If I put a current across the mic to produce voltage changes is it now listening? What if an IC is converting those analog voltage changes into a digital representation somewhere? Now is it listening?

This seems a bit like a philosophical question, but as long as the sound is not being actively saved or transmitted somewhere it's a bit like the proverbial falling tree in the forest.

If you want to be cross with the devs then attack them for wasted CPU cycles but please, not privacy....

and yes (i would imagine) there's a current across it so some changes in voltage occur

Anonymous Coward
Anonymous Coward

Re: Overreaction?

To say "the recording continues" is not true, as the sound is not been recorded (it never is) nor is it being processed. Yes sound waves are entering the microphone, yes those sound waves are compressing/bending something and yes there's a change in resistance in the mic. But is the computer 'listening'?

The author takes care to point out that it's up for debate if keeping the mic online is a bad thing, but from my perspective I don't want an application grabbing data it has no business accessing until explicitly permitted, I don't like those "foot in the door" strategies.

What worries me more is that the macOS and iOS versions share the same SDK, so presumably the same "convenient" behaviour.
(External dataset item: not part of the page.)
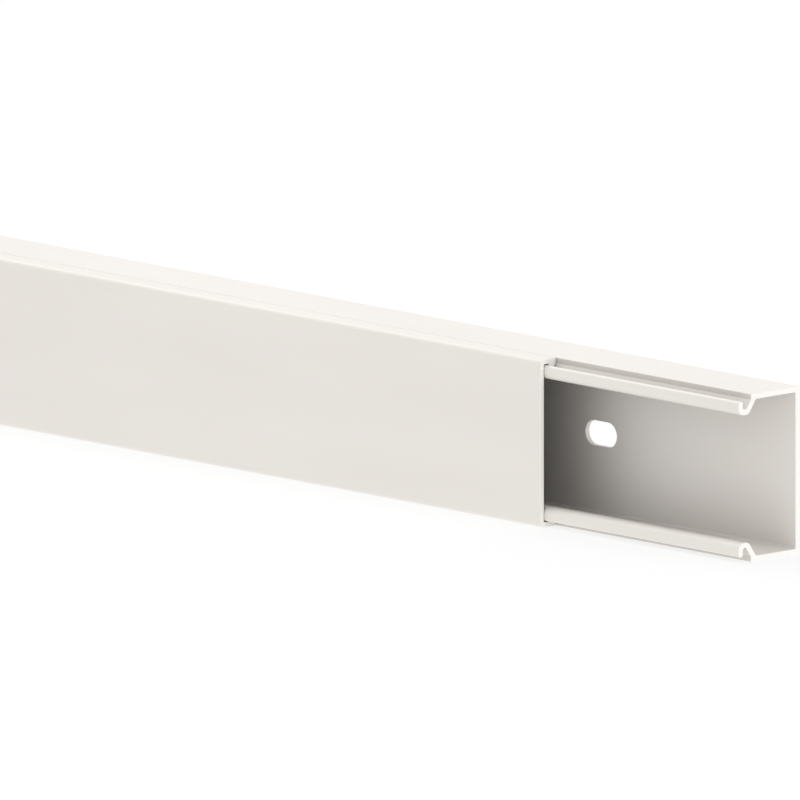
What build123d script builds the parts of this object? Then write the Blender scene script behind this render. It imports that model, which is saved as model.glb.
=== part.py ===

I think I'll uninstall Shazam from my phone - just to be sure. I use it at best once every month so it won't be missed much (never installed the desktop version - one copy is was enough).

Charles 9
Silver badge

Re: Overreaction?

"The author takes care to point out that it's up for debate if keeping the mic online is a bad thing, but from my perspective I don't want an application grabbing data it has no business accessing until explicitly permitted, I don't like those "foot in the door" strategies."

But what happens when the sound you want to search happened five seconds ago? Or in this case, it takes several seconds to go from completely off to listening and recording, by which time the song's ending and there's not enough left to ID it. I for one have had any number of those, "Damn, just missed!" moments to think sometimes it would be nice for it to anticipate when I want a song identified before I realize I wanted it identified but am too late to do it now.

This is sounding a whole lot like a case of, "You can't please everyone." If you try to appease privacy concerns, people complain because the mic triggers too late. What can you do?

Jeffrey Nonken
Silver badge

Re: Overreaction?

Maybe you can't please everyone, but giving the user the option to choose whether to leave the mic on would go a long way.as would being transparent about it.